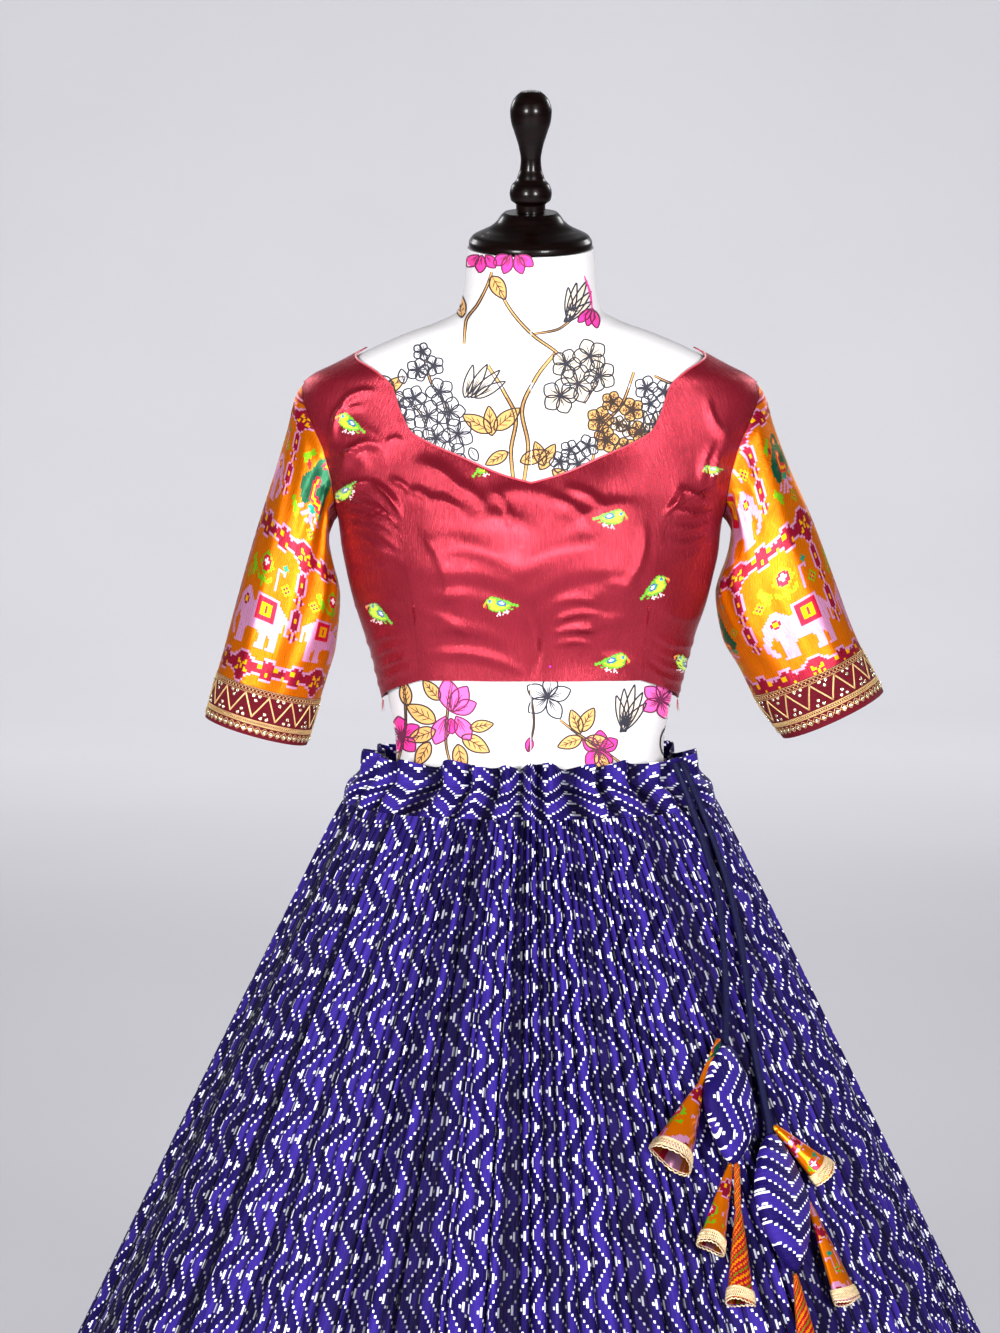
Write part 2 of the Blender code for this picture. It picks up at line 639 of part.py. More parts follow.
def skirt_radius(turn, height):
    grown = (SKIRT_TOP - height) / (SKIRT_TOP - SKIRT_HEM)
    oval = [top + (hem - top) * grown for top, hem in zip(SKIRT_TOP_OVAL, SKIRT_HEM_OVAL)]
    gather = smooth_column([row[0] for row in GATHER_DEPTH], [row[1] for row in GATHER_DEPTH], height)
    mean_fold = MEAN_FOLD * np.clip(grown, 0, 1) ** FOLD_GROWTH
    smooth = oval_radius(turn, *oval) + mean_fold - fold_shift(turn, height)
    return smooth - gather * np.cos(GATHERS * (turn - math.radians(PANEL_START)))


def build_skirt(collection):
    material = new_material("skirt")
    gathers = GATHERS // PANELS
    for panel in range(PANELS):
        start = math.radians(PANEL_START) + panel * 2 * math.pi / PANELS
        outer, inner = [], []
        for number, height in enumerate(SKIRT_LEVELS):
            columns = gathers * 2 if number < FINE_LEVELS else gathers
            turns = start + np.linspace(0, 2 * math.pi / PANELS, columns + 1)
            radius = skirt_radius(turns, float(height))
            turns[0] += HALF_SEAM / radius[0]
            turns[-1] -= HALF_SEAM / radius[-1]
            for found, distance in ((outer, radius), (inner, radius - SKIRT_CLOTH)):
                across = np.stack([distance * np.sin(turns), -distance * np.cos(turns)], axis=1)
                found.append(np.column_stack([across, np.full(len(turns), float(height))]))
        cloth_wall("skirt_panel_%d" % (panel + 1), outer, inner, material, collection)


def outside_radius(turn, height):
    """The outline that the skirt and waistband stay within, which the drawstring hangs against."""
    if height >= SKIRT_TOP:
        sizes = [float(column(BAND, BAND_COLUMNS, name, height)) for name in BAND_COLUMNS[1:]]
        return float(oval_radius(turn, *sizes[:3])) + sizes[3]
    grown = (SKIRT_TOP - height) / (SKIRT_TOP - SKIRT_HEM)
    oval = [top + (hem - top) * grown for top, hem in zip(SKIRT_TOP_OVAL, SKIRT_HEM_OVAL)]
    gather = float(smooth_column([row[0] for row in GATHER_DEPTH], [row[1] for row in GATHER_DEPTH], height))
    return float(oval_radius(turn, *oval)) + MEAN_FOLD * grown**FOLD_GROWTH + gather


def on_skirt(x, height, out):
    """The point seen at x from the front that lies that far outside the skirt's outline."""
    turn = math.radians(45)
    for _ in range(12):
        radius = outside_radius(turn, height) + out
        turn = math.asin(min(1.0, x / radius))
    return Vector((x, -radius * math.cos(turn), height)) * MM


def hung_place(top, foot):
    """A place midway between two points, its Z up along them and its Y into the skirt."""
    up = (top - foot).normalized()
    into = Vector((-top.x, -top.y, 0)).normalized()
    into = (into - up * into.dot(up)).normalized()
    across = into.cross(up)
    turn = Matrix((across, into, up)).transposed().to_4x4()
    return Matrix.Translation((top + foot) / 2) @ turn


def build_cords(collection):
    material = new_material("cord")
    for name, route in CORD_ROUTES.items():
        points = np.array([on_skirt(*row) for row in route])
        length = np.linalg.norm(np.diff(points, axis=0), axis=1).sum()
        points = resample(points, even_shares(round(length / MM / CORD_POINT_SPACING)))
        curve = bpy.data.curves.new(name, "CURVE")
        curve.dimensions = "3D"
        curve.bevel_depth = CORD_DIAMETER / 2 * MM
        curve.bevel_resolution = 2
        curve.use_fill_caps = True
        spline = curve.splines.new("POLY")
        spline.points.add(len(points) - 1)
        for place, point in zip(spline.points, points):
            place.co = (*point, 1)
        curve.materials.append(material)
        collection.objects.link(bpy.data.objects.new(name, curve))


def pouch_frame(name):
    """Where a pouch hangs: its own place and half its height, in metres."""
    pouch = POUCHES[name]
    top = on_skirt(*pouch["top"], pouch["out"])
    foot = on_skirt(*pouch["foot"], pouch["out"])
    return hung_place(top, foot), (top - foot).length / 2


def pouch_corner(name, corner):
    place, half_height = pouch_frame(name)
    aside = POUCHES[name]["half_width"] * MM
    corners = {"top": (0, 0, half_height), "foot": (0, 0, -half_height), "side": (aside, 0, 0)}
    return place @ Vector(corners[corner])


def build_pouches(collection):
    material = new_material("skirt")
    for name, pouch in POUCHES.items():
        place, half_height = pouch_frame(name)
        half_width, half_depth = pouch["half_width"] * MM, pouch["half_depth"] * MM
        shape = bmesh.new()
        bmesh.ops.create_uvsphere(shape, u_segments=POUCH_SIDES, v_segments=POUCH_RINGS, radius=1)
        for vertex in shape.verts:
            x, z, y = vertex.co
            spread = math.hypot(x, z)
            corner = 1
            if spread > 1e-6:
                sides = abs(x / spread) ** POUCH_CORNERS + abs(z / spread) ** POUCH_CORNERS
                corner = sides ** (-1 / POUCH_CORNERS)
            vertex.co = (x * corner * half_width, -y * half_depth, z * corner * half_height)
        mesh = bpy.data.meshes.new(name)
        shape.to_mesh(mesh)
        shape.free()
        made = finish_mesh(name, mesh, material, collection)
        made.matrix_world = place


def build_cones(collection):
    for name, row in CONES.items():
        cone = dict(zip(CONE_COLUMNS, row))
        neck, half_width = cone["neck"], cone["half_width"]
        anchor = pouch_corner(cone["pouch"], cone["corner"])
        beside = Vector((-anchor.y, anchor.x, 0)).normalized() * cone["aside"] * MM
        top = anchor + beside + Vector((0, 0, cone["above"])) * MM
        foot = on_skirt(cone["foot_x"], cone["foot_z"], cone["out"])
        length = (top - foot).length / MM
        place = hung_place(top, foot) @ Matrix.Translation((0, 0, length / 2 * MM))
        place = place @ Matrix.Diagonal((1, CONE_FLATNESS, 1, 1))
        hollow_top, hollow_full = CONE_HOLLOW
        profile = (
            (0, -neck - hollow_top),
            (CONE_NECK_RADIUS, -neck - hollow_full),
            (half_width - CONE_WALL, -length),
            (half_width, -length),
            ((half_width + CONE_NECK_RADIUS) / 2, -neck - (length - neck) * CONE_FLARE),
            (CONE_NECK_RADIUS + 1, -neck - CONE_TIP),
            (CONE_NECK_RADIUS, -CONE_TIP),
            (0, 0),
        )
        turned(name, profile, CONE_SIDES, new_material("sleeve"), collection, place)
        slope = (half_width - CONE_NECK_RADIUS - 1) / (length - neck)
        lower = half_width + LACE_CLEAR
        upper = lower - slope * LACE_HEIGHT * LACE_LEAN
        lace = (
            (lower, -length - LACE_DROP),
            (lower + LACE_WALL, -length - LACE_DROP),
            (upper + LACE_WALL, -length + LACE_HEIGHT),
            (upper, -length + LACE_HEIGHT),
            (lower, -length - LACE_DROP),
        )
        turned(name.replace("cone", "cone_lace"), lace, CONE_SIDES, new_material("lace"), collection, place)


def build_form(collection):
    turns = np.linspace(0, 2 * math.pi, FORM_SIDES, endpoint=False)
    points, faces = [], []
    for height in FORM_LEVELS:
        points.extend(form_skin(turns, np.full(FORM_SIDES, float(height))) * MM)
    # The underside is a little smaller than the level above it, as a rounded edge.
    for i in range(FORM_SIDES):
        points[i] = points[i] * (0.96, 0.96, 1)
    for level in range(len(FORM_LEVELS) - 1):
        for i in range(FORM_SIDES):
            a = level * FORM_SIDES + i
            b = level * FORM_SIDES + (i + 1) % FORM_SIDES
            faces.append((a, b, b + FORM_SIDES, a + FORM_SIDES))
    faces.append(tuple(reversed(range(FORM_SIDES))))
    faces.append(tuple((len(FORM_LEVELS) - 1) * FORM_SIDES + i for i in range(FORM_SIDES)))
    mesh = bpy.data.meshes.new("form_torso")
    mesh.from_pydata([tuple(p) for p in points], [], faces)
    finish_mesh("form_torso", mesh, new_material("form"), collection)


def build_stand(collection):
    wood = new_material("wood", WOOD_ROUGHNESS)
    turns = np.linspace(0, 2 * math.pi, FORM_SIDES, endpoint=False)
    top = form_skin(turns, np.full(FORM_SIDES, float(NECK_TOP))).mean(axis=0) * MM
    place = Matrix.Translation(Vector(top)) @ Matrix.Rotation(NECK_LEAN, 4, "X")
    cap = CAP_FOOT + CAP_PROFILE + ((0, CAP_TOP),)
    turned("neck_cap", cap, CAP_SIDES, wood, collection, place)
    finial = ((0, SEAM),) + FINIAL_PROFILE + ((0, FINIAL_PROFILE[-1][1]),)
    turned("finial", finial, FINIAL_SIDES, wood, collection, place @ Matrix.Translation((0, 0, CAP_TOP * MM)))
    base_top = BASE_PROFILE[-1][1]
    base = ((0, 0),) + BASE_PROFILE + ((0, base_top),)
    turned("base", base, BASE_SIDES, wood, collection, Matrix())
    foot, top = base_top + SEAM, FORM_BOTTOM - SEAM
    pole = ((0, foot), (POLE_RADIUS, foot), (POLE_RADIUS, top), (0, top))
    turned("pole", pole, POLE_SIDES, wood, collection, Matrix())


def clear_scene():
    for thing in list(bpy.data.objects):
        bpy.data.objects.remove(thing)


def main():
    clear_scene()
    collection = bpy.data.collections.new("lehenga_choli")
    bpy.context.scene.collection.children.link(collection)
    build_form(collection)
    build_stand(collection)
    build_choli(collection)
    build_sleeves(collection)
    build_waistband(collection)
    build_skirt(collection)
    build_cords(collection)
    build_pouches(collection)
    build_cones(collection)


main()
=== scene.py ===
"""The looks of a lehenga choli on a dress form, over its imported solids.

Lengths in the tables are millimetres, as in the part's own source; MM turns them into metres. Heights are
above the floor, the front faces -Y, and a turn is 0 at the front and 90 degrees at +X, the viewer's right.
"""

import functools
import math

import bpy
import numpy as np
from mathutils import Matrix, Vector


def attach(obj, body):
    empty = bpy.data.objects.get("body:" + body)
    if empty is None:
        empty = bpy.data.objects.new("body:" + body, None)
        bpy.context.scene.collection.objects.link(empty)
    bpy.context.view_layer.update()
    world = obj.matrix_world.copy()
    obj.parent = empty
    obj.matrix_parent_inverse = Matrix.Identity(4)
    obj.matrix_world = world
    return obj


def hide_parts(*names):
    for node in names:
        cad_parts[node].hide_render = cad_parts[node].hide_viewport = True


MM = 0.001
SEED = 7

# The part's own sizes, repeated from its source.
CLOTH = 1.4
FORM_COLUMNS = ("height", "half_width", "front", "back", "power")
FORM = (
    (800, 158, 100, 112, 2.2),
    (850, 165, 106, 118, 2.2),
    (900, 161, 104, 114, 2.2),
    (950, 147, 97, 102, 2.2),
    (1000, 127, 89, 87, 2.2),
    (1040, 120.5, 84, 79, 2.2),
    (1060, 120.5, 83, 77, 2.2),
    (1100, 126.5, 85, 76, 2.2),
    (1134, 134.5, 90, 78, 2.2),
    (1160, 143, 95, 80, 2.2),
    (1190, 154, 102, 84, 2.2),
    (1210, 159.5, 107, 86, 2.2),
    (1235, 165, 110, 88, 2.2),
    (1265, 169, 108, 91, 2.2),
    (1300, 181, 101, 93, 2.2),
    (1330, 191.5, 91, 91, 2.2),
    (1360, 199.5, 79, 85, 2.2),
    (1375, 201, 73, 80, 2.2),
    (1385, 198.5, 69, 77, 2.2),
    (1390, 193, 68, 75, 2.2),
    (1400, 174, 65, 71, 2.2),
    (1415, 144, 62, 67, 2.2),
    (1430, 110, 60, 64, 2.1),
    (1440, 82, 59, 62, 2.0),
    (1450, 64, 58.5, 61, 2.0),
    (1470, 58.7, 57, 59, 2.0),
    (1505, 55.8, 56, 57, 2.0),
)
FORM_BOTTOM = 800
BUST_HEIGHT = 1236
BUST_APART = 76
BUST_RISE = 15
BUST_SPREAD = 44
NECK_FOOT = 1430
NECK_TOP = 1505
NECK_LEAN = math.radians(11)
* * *
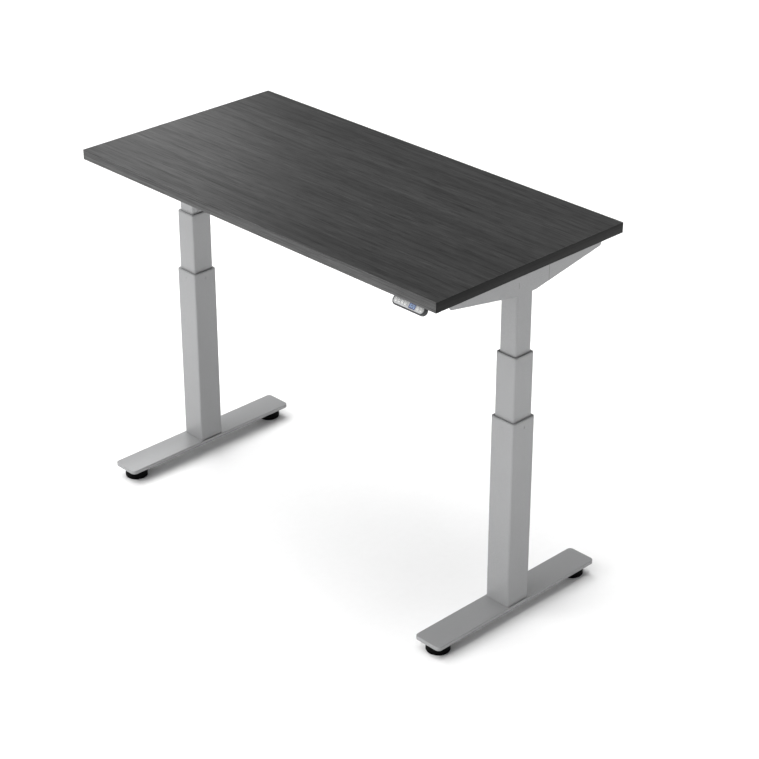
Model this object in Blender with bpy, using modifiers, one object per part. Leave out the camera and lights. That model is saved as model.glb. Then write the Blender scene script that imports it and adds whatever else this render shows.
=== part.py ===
---
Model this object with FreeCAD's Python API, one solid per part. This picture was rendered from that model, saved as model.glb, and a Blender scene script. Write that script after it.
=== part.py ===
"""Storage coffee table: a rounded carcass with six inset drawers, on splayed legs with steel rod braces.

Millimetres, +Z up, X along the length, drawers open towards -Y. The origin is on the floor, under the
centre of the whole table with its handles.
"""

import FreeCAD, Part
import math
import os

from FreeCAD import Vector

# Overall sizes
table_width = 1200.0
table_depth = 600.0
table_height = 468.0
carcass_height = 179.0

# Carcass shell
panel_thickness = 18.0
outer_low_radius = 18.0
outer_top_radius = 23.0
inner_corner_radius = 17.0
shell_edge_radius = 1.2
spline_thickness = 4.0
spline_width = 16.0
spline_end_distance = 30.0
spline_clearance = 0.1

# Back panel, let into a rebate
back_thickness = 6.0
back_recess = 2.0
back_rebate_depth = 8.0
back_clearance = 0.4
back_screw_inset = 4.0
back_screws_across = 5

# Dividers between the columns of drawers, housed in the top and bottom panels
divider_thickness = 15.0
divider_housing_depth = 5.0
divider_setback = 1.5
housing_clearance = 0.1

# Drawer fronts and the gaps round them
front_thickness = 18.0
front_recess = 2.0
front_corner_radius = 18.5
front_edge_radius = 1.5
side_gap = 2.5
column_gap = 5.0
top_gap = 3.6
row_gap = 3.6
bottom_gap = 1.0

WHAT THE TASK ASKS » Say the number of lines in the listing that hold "True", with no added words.

RESPONSE FOR THIS EXERCISE » 2